34. John Kerry and Richard Lugar
for being the adults on Capitol Hill.
Senators | Washington
Second acts for failed presidential candidates are tough to pull off. But John Kerry emerged from his bruising 2004 defeat to become a statesman in a U.S. Senate no longer much interested in the world, using his chairmanship of the Foreign Relations Committee to serve as a quiet but effective emissary for Barack Obama's administration. Last year, after Hamid Karzai won a presidential election marred by fraud, Kerry made a flurry of trips to Kabul and helped convince a reluctant Afghan president to submit to a runoff vote.

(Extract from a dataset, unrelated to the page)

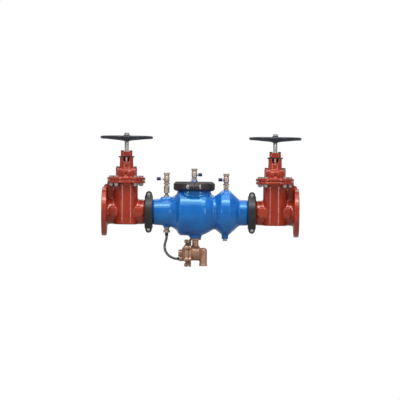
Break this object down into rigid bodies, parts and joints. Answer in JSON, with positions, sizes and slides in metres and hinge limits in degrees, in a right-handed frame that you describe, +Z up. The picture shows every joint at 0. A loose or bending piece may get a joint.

Closer to home, Kerry and his Republican counterpart, veteran lawmaker Richard Lugar, have established the Foreign Relations Committee as a lone outpost of at least occasional bipartisanship. The two joined forces to advance New START, Obama's nuclear arms reduction agreement with Russia -- a longstanding concern for Lugar, who has been a legendary figure in arms control since co-authoring landmark post-Cold War weapons-reduction legislation in 1992. Kerry and Lugar also worked to pass a massive $7.5 billion aid package for Pakistan, which could prove a crucial boost in the wake of this summer's disastrous flooding. Their efforts reflect a serious concern for America's place in the world, which, in a political season dominated by domestic concerns and partisan posturing, is a welcome thing indeed.
35. Paul Farmer
for showing the world what to do, and what not to do, in Haiti.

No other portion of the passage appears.